目标
本文主要介绍protobuf的编码方式,包括varint编码。分析一下protobuf兼顾数据压缩和高性能的源码,本文使用protobuf版本是3.4.0。
在protobuf中序列化和反序列化是常见的操作,无论是用于存储还是网络传输。在protobuf中提供了一组序列化和反序列化的操作,比如:
byte[] toByteArray();
定义proto:
syntax ="proto3";
package com.simple;
option java_package="com.simple";
option java_outer_classname="PersonMsg";
message Person{
int32 age= 1;
}
构造Person对象,给age赋值80并且序列化:
@Test
public void testSerilize() throws IOException {
Person.Builder builder = Person.newBuilder();
builder.setAge(400);
Person person =builder.build();
byte[] byteArray = person.toByteArray();
FileOutputStream outstream = new FileOutputStream(new File("Person.txt"));
outstream.write(byteArray);
outstream.close();
}
打开Person.txt,使用十六进制查看:08 90 03
对比xml/json,protobuf序列化后的数据十分精简,仅占了两个字节,我们好奇protobuf是如何做到这一点的?
下面介绍对小整数的编码方案:varint。
Varint编码
传输过程中出于对io的考虑,我们希望对数据进行压缩。
varint是一种对数字进行编码的方案,编码后的数据是不定长的,值越小的数字使用越小的字节数,编码后的一般占在1~5个字节。
编码规则:
- 1.最高位表示是否继续,继续是1,代表后面7位仍然表示数字,否则为
0,后面7位用原码补齐。 - 2.protobuf使用的是小字节序(小字节序解释:链接)

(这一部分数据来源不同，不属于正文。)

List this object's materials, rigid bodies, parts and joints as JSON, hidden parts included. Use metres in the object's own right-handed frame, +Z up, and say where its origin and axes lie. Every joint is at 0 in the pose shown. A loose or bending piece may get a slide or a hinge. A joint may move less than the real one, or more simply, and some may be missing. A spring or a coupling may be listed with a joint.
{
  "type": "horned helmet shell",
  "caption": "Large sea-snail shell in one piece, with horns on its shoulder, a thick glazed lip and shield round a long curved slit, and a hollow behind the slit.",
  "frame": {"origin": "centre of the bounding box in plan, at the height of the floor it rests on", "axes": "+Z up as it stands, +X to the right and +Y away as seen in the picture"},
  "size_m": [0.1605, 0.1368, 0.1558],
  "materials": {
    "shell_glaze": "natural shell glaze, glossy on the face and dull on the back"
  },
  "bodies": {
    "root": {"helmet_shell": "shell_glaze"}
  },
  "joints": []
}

上面的例子:400对应的二进制为00000001 10010000(原码)
具体步骤:
- 1.每个字节保留后7位,去掉最高位
0000011 0010000 - 2.因为protobuf使用的是小字节序,所以要把低位字节写到高字节,最后一个字节高位补0,其余各字节高位补1
10010000 0000011
一开始的例子age赋值是400,所以经过varint编码后10010000 0000011,即0x90 0x03。
在protobuf中源码如下:
final void bufferUInt32NoTag(int value) {
if (HAS_UNSAFE_ARRAY_OPERATIONS) {
final long originalPos = position;
while (true) {
if ((value & ~0x7F) == 0) {
//最后一次取出最高位补0
UnsafeUtil.putByte(buffer, position++, (byte) value);
break;
} else {
UnsafeUtil.putByte(buffer, position++, (byte) ((value & 0x7F) | 0x80));
//取出后面7位,最高位补1
value >>>= 7;
}
}
int delta = (int) (position - originalPos);
totalBytesWritten += delta;
} else {
while (true) {
if ((value & ~0x7F) == 0) {
buffer[position++] = (byte) value;
totalBytesWritten++;
return;
} else {
buffer[position++] = (byte) ((value & 0x7F) | 0x80);
totalBytesWritten++;
value >>>= 7;
}
}
}
}
varint的缺点:
负数需要10个字节显示(因为负数最高位是1,会被当作很大的整数处理)
eg:
在上面的例子中,我们设置age的值为-1,然后查看Person.txt文件(使用十六进制显示)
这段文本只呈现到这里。